The squares between the squares mentioned above have the stylized image of the tree of life. The rest of the central field is filled with the two pairs of ram horns ornament. The ornament is depicted inside and outside the square. The border consists of three parts: wide central border (sometimes called middle or mother border) and narrow borders on its left and right. The central border is formed by the repetition of elements typical for this carpet and is of several types. The most typical element is the depiction of four joint arrows in the centre together with two pairs of ram horns and toothed rhombus ornaments. The carpet also uses the border called mashal (torch) or shamdanli (with candlestick). The most typical small border of the Garachop carpet is called mollabashi (head of Mullah), the rarer border is formed by three-pointed motif, sometimes meander border can also be seen.
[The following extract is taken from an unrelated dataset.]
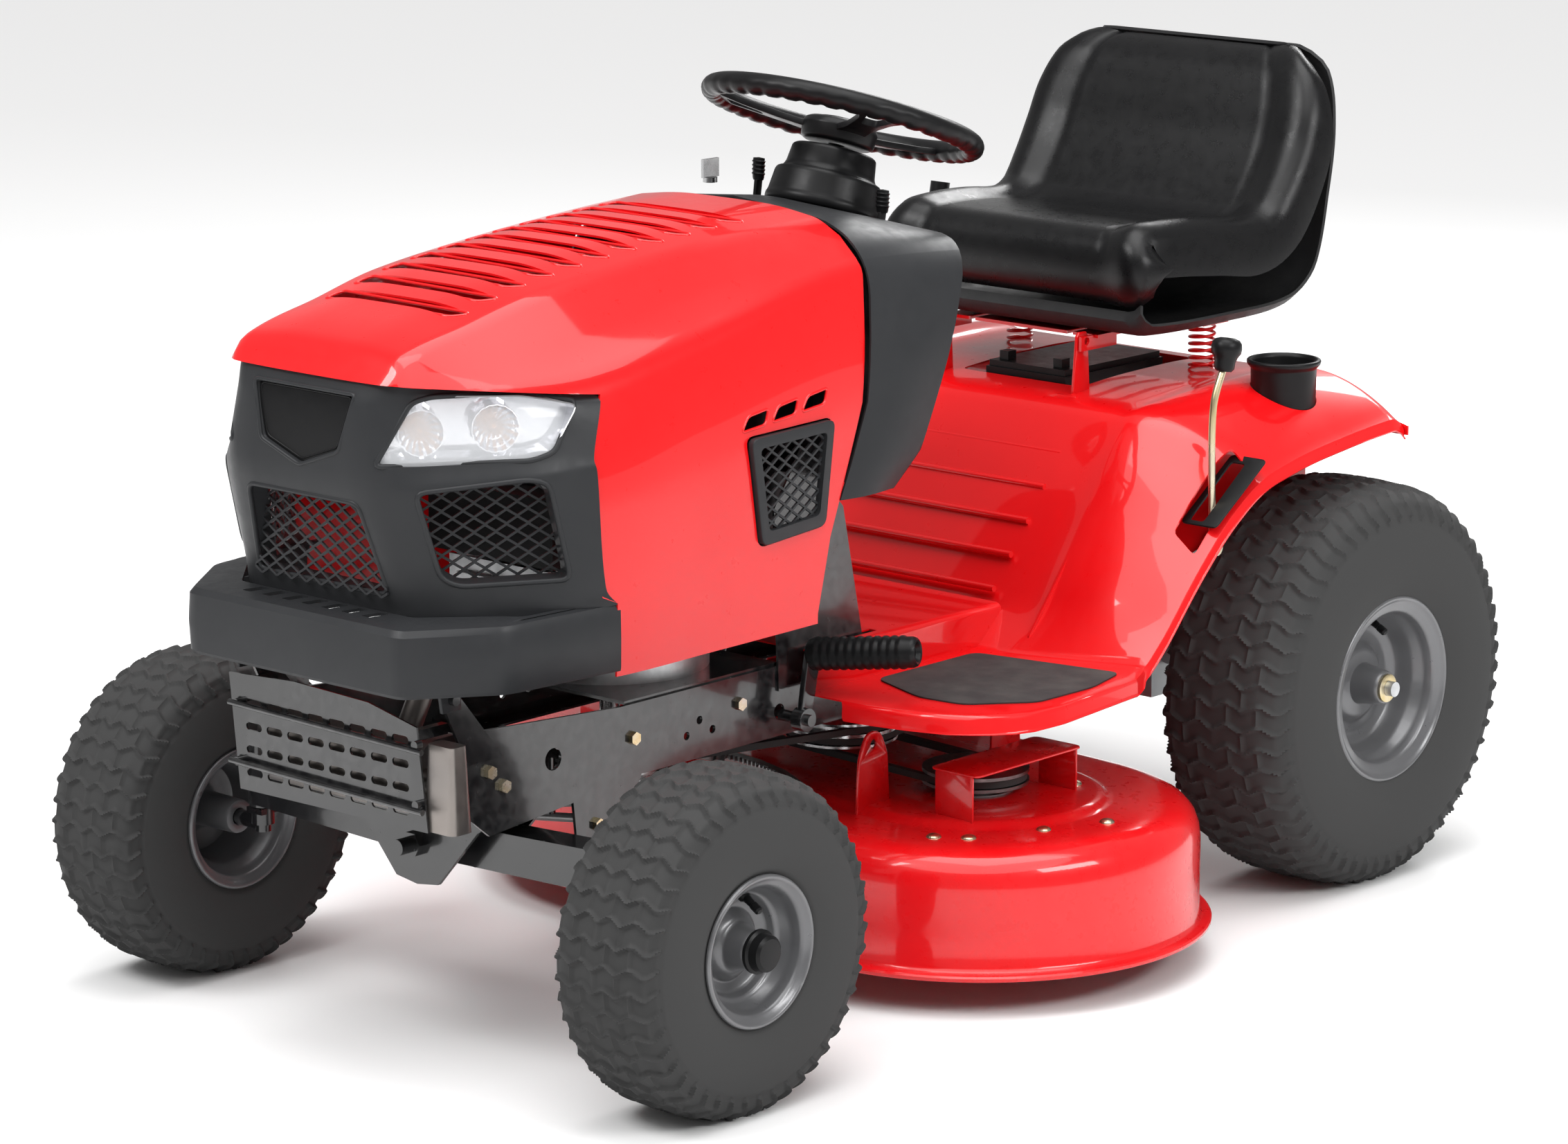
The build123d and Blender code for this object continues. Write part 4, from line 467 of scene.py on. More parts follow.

As a rule, the main elements of this carpet are placed symmetrically, while the filling elements are placed asymmetrically.

The central field of the Garachop carpets is mainly decorated with a large eight-pointed medallion. The identical small medallions surrounded with hook-shaped protrusions are placed in the corners of the central field. The hooked protrusions extend along the inner line in the central medallion, in the small medallions they interchange along the outer line. The inner field with the white background has a number of small star-shaped patterns.

Colouring.
The central field of the Garachop carpets is usually green, red or light-blue. The eight-pointed ornament in the central medallion, the square medallions in four corners of the medallion and the central border are usually depicted on the white background.

Semantics.
The four-cornered carpet is the projection of the world, the centre of the carpet is its most sacred part. The elements in the centre and the most used elements bear the main semantics of the carpet. A pair of joint ram horns, rhombus with two or four hooks, square, 9 eight-pointed stars are the typical motifs of this carpet.

9 eight-pointed stars. As a rule, the large square medallions in four corners of the Garachop carpets always have 9 eight-pointed stars inside. Repetition of these stars in the medallions is the typological feature of the Garachop carpet. It is very important to analyse the role of the number "9", since the amount of the stars bear the semantic meaning. The Turkic peoples consider "9" to be a sacred number.

== Technical features ==
The Garachop carpets are mainly medium-sized. The density of these carpets is 26x26 knots – 35x35 knots per square decimeter. One square meter has from 68000 up to 120000 knots with the pile height 5-8 millimeters.

== In the foreign museum and collections ==
The composition of the 18th-century carpet at inventory number E.100 preserved at the Istanbul Carpet Museum reminds of the sketch of the Garachop carpet. The size of the carpet is 205x145 cm, weaving technique is called gordast. It was donated to the museum from the warehouse of the Yeni Cami mosque. The museum labeling presents it as an example from the northeast Anatolia, but the geometrical-shaped medallion in the centre of the carpet proves that it was woven based on the centuries-old classical artistic tradition of the Gazakh carpet school. The four small auxiliary medallions on the white background in the corners of the intermediary field and stars inside them embody the artistic traditions of the Garachop carpet.